Lines holding the string "names" are the ones to copy; find them all in the data.

━━ SOURCE EXCERPT

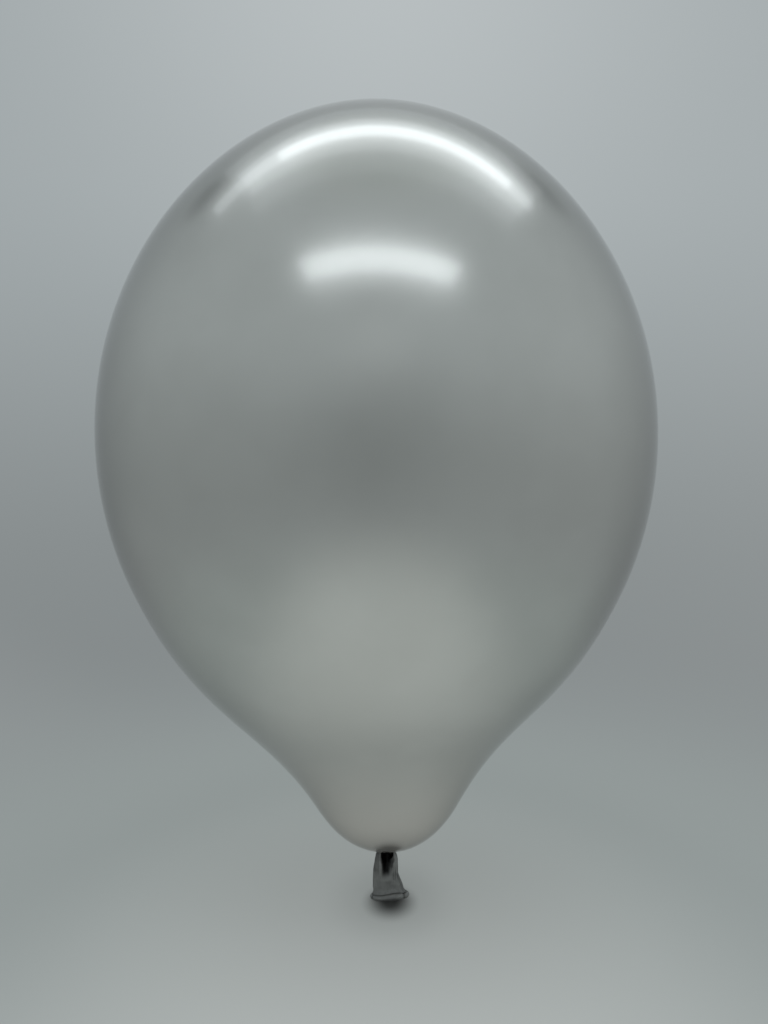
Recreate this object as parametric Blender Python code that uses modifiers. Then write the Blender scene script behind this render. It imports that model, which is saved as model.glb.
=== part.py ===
"""Latex balloon, inflated and tied: skin, gathered neck, knot, tail and rolled lip.

Metres, +Z up. The origin is the middle of the knot, where a ribbon is tied.
+X is to the right and -Y towards the viewer.
"""

import math

import bpy
import numpy as np

# Skin of the inflated envelope
EQUATOR_R = 0.1525
EQUATOR_Z = 0.2326
CROWN_RISE = 0.1815
CROWN_TAPER = 1.089
FLANK_DROP = 0.1766
SKIN = 0.0003

# Where the flank leaves its ellipse, and the nipple below it
FLANK_END_ANGLE = math.radians(24.8)
FLANK_PULL = 0.0736
NOSE_TIP_Z = -0.0004
NOSE_TOP_R = 0.0419
NOSE_RISE = 0.0275
NOSE_POWER = 2.57
NOSE_PULL = 0.0625
NOSE_FOOT_R = 0.0125

# Dimple that holds the knot: the skin rolls inwards, then curls back to the stem
ROLL_R = 0.0048
ROLL_END_ANGLE = math.radians(165.0)
CURL_R = 0.0026
CURL_END_ANGLE = math.radians(100.0)
NECK_HOLE_R = 0.00255

# Lean of the upper body to the left of the knot: most of it in the nipple
LEAN_FOOT_Z = 0.0174
NIPPLE_LEAN = -0.0044
NIPPLE_LEAN_RISE = 0.0723
BODY_LEAN = -0.0013
BODY_LEAN_RISE = 0.3500

# Gathered neck
STEM_R = 0.0020
STEM_TOP_R = 0.0026
STEM_TOP_Z = 0.0102
STEM_FOOT_Z = -0.0042

# Strand wound round the stem
STRAND_R = 0.00145
LOOP_R = 0.0038
LOOP_TURNS = 1.2
LOOP_RISE = 0.0032

# Tail, from the knot down to the lip
TAIL_TOP_Z = -0.0037
TAIL_WALL = 0.00035
SIDE_FULLNESS = 0.8
GUTTER_X = 0.0006
GUTTER_FLATNESS = 3.0
GUTTER_EASE = 1.5

# Rolled lip
LIP_Z = -0.0296
LIP_HALF_X = 0.0097
LIP_HALF_Y = 0.0031
LIP_SHIFT_X = 0.0018
LIP_BEAD_R = 0.00165
LIP_TILT = 0.0006
LIP_DROOP = 0.0003
LIP_GAP = 0.0003

# Sections of the tail in mm: fraction of the way down, left, right, front and
# back edges, then half width and depth of the gutter pressed into its front
TAIL_SECTIONS = (
    (0.00, -2.65, 2.65, -2.65, 2.65, 4.3, 0.0),
    (0.03, -4.60, 4.50, -3.00, 2.60, 4.3, 0.3),
    (0.08, -6.00, 5.80, -3.40, 2.40, 4.5, 3.4),
    (0.14, -6.30, 6.30, -3.50, 2.40, 4.5, 4.8),
    (0.22, -6.70, 6.60, -3.50, 2.40, 4.2, 4.8),
    (0.28, -6.90, 6.65, -3.40, 2.40, 3.5, 4.6),
    (0.42, -7.25, 6.65, -3.10, 2.30, 2.6, 3.6),
    (0.52, -7.40, 6.45, -2.80, 2.20, 2.1, 2.0),
    (0.60, -7.40, 7.15, -2.60, 2.20, 1.9, 0.8),
    (0.70, -7.30, 8.10, -2.50, 2.20, 1.7, 0.0),
    (0.82, -7.10, 9.30, -2.50, 2.40, 1.7, 0.0),
    (0.90, -7.00, 9.90, -2.60, 2.60, 1.7, 0.0),
    (0.96, -7.60, 10.75, -3.00, 3.00, 1.7, 0.0),
    (1.00, -8.05, 11.65, -3.27, 3.27, 1.7, 0.0),
)

# Facets
TURN_STEPS = 40
TAIL_SIDES = 64


def clear_scene():
    """Start from an empty scene."""
    for item in list(bpy.data.objects):
        bpy.data.objects.remove(item)


def collection(name):
    """Make a collection in the scene."""
    group = bpy.data.collections.new(name)
    bpy.context.scene.collection.children.link(group)
    return group


def material(name, color, roughness, metallic):
    """Make a Principled material."""
    made = bpy.data.materials.new(name)
    made.use_nodes = True
    shader = made.node_tree.nodes["Principled BSDF"]
    shader.inputs["Base Color"].default_value = (*color, 1.0)
    shader.inputs["Roughness"].default_value = roughness
    shader.inputs["Metallic"].default_value = metallic
    return made


def smoothstep(x):
    """Ease from 0 to 1 with level ends."""
    x = np.clip(x, 0.0, 1.0)
    return x * x * (3.0 - 2.0 * x)


def finish(item, group, look):
    """Put an object in its collection with its material, shaded smooth."""
    group.objects.link(item)
    item.data.materials.append(look)
    if item.type == "MESH":
        item.data.shade_smooth()
    return item


def turned(name, profile, steps, look, group):
    """Turn a profile of (radius, height) points, given top to bottom, about Z."""
    mesh = bpy.data.meshes.new(name)
    points = [(float(r), 0.0, float(z)) for r, z in profile]
    edges = [(i, i + 1) for i in range(len(points) - 1)]
    mesh.from_pydata(points, edges, [])
    item = finish(bpy.data.objects.new(name, mesh), group, look)
    screw = item.modifiers.new("Turn", "SCREW")
    screw.steps = steps
    screw.render_steps = steps
    screw.use_merge_vertices = True
    screw.merge_threshold = 0.00001
    screw.use_smooth_shade = True
    return item


def flank_end():
    """Radius and height where the flank's slope reaches FLANK_END_ANGLE."""
    turn = math.atan(math.tan(FLANK_END_ANGLE) * FLANK_DROP / EQUATOR_R)
    return EQUATOR_R * math.cos(turn), EQUATOR_Z - FLANK_DROP * math.sin(turn), turn


def nose_height(r):
    """Height of the rounded nipple at radius r."""
    return NOSE_TIP_Z + NOSE_RISE * (r / NOSE_TOP_R) ** NOSE_POWER


def nose_angle(r):
    """Direction of the nipple's profile at radius r, measured from straight down."""
    slope = NOSE_POWER * NOSE_RISE / NOSE_TOP_R * (r / NOSE_TOP_R) ** (NOSE_POWER - 1.0)
    return math.atan2(1.0, slope)


def arc(start, radius, angle, end_angle, count):
    """Arc going on from a profile point, its direction measured from straight down."""
    side = math.copysign(radius, end_angle - angle)
    turn = np.linspace(angle, end_angle, count + 1)[1:]
    r = start[0] + side * (np.cos(turn) - math.cos(angle))
    z = start[1] - side * (np.sin(turn) - math.sin(angle))
    return list(zip(r, z))


def shoulder(count):
    """Cubic curve from the flank's end to the top of the nipple, tangent to both."""
    r0, z0, _ = flank_end()
    r3, z3 = NOSE_TOP_R, nose_height(NOSE_TOP_R)
    r1 = r0 - FLANK_PULL * math.sin(FLANK_END_ANGLE)
    z1 = z0 - FLANK_PULL * math.cos(FLANK_END_ANGLE)
    r2 = r3 + NOSE_PULL * math.sin(nose_angle(NOSE_TOP_R))
    z2 = z3 + NOSE_PULL * math.cos(nose_angle(NOSE_TOP_R))
    t = np.linspace(0.0, 1.0, count + 1)[1:]
    a, b, c, d = (1 - t) ** 3, 3 * t * (1 - t) ** 2, 3 * t * t * (1 - t), t ** 3
    return list(zip(a * r0 + b * r1 + c * r2 + d * r3, a * z0 + b * z1 + c * z2 + d * z3))


def envelope_profile():
    """Profile of the inflated skin, from the crown to the neck's opening."""
    crown = np.linspace(0.0, math.pi / 2, 13)
    crown_r = EQUATOR_R * np.sin(crown) ** CROWN_TAPER
    points = list(zip(crown_r, EQUATOR_Z + CROWN_RISE * np.cos(crown)))
    flank = np.linspace(0.0, flank_end()[2], 7)[1:]
    points += list(zip(EQUATOR_R * np.cos(flank), EQUATOR_Z - FLANK_DROP * np.sin(flank)))
    points += shoulder(7)
    nose = np.linspace(NOSE_TOP_R, NOSE_FOOT_R, 6)[1:]
    points += list(zip(nose, nose_height(nose)))
    points += arc(points[-1], ROLL_R, nose_angle(NOSE_FOOT_R), ROLL_END_ANGLE, 6)
    points += arc(points[-1], CURL_R, ROLL_END_ANGLE, CURL_END_ANGLE, 3)
    curl_r, curl_z = points[-1]
    points.append((NECK_HOLE_R, curl_z - (curl_r - NECK_HOLE_R) / math.tan(CURL_END_ANGLE)))
    return points


def lean(z):
    """Sideways shift of the envelope at height z."""
    rise = z - LEAN_FOOT_Z
    nipple = NIPPLE_LEAN * smoothstep(rise / NIPPLE_LEAN_RISE)
    return nipple + BODY_LEAN * smoothstep(rise / BODY_LEAN_RISE)


def build_envelope(group):
    """The inflated skin: a turned surface with a wall, then leaned over the knot."""
    look = material("pearl_silver_latex", (0.70, 0.70, 0.67), 0.30, 0.85)
    item = turned("envelope", envelope_profile(), TURN_STEPS, look, group)
    wall = item.modifiers.new("Skin", "SOLIDIFY")
    wall.thickness = SKIN
    wall.offset = -1.0
    graph = bpy.context.evaluated_depsgraph_get()
    mesh = bpy.data.meshes.new_from_object(item.evaluated_get(graph))
    item.modifiers.clear()
    item.data = mesh
    for vertex in mesh.vertices:
        vertex.co.x += float(lean(vertex.co.z))
    return item


def build_stem(group, look):
    """The gathered neck, a turned plug that widens inside the envelope."""
    t = np.linspace(0.0, 1.0, 7)
    heights = STEM_TOP_Z + (STEM_FOOT_Z - STEM_TOP_Z) * t
    radii = STEM_R + (STEM_TOP_R - STEM_R) * (1.0 - smoothstep(2.0 * t))
    profile = [(0.0, STEM_TOP_Z)] + list(zip(radii, heights)) + [(0.0, STEM_FOOT_Z)]
    return turned("neck_stem", profile, 16, look, group)


def build_loop(group, look):
    """The strand wound round the stem, a little more than one turn."""
    curve = bpy.data.curves.new("knot_loop", "CURVE")
    curve.dimensions = "3D"
    curve.bevel_depth = STRAND_R
    curve.bevel_resolution = 2
    curve.use_fill_caps = True
    spline = curve.splines.new("POLY")
    count = 32
    spline.points.add(count - 1)
    for i in range(count):
        t = i / (count - 1)
        angle = 2.0 * math.pi * LOOP_TURNS * (t - 0.5) - math.pi / 2
        height = LOOP_RISE * LOOP_TURNS * (0.5 - t)
        spline.points[i].co = (LOOP_R * math.cos(angle), LOOP_R * math.sin(angle), height, 1.0)
    return finish(bpy.data.objects.new("knot_loop", curve), group, look)


def lip_height(x, y):
    """Height of the lip's centre line: low at its left end and in front."""
    return LIP_Z + LIP_TILT * (x - LIP_SHIFT_X) / LIP_HALF_X + LIP_DROOP * y / LIP_HALF_Y


def tail_ring(section, inset):
    """One ring of points round the tail, on its skin or set in square to it."""
    left, right, front, back, gutter_width, gutter_depth = (0.001 * v for v in section[1:])
    angle = np.linspace(0.0, 2.0 * math.pi, TAIL_SIDES, endpoint=False)
    x = (left + right) / 2 + (right - left) / 2 * np.sin(angle)
    fullness = np.abs(np.cos(angle)) ** SIDE_FULLNESS
    across = np.abs(x - GUTTER_X) / gutter_width
    gutter = gutter_depth * np.clip(1.0 - across ** GUTTER_FLATNESS, 0.0, 1.0) ** GUTTER_EASE
    y = np.where(np.cos(angle) > 0, back * fullness, front * fullness + gutter)
    along_x = np.roll(x, -1) - np.roll(x, 1)
    along_y = np.roll(y, -1) - np.roll(y, 1)
    length = np.hypot(along_x, along_y)
    x, y = x + inset * along_y / length, y - inset * along_x / length
    foot = lip_height(x, y) + LIP_BEAD_R + LIP_GAP
    z = TAIL_TOP_Z + (foot - TAIL_TOP_Z) * section[0]
    return [(float(a), float(b), float(c)) for a, b, c in zip(x, y, z)]


def build_tail(group, look):
    """The neck's free end: an outer and an inner loft, joined at both ends."""
    rings = [tail_ring(section, 0.0) for section in TAIL_SECTIONS]
    rings += [tail_ring(section, TAIL_WALL) for section in reversed(TAIL_SECTIONS)]
    faces = []
    for i in range(len(rings)):
        upper = i * TAIL_SIDES
        lower = (i + 1) % len(rings) * TAIL_SIDES
        for k in range(TAIL_SIDES):
            m = (k + 1) % TAIL_SIDES
            faces.append((upper + k, upper + m, lower + m, lower + k))
    mesh = bpy.data.meshes.new("tail")
    mesh.from_pydata([point for ring in rings for point in ring], [], faces)
    return finish(bpy.data.objects.new("tail", mesh), group, look)


def build_lip(group, look):
    """The rolled rim: a closed oval tube."""
    curve = bpy.data.curves.new("lip", "CURVE")
    curve.dimensions = "3D"
    curve.bevel_depth = LIP_BEAD_R
    curve.bevel_resolution = 2
    spline = curve.splines.new("POLY")
    count = 40
    spline.points.add(count - 1)
    for i in range(count):
        angle = 2.0 * math.pi * i / count
        x = LIP_SHIFT_X + LIP_HALF_X * math.cos(angle)
        y = LIP_HALF_Y * math.sin(angle)
        spline.points[i].co = (x, y, lip_height(x, y), 1.0)
    spline.use_cyclic_u = True
    return finish(bpy.data.objects.new("lip", curve), group, look)


def main():
    """Build the balloon."""
    clear_scene()
    parts = collection("latex_balloon")
    slack = material("slack_silver_latex", (0.23, 0.23, 0.225), 0.45, 0.55)
    build_envelope(parts)
    build_stem(parts, slack)
    build_loop(parts, slack)
    build_tail(parts, slack)
    build_lip(parts, slack)


main()
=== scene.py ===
"""A tied latex balloon in pearl silver, in a plain pale studio.

Metres, +Z up, the origin in the middle of the knot, -Y towards the viewer.
The five pieces stand for the five CAD solids of the same places: the inflated
skin, the gathered neck, the strand of the knot, the tail and the rolled lip.
"""

import math

import bpy
import numpy as np
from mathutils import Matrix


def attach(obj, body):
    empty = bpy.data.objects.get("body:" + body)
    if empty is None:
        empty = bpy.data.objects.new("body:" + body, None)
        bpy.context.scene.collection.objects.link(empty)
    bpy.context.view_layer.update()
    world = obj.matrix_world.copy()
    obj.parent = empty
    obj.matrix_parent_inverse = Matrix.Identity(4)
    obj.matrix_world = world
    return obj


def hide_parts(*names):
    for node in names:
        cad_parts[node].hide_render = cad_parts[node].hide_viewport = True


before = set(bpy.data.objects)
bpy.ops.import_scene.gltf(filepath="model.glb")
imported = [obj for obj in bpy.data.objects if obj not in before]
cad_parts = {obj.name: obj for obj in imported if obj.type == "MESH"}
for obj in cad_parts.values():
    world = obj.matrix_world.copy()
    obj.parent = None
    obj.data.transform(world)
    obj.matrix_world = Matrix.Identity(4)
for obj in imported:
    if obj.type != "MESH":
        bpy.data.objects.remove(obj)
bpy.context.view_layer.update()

MM = 0.001

# Inflated skin: crown, flank, shoulder and nipple
EQUATOR_R = 0.1525
EQUATOR_Z = 0.2326
CROWN_RISE = 0.1815
CROWN_TAPER = 1.089
FLANK_DROP = 0.1766
FLANK_END_ANGLE = math.radians(24.8)
FLANK_PULL = 0.0736
NOSE_TIP_Z = -0.0004
NOSE_TOP_R = 0.0419
NOSE_RISE = 0.0275
NOSE_POWER = 2.57
NOSE_PULL = 0.0625
NOSE_FOOT_R = 0.0125
SKIN = 0.0003

# Points down each stretch of the skin, and round it
CROWN_ROWS = 56
FLANK_ROWS = 28
SHOULDER_ROWS = 24
NOSE_ROWS = 20
ROLL_ROWS = 14
CURL_ROWS = 8
HOLE_ROWS = 5
SKIN_COLUMNS = 180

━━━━

# COMPLETED EXERCISE
def hide_parts(*names):
    for node in names:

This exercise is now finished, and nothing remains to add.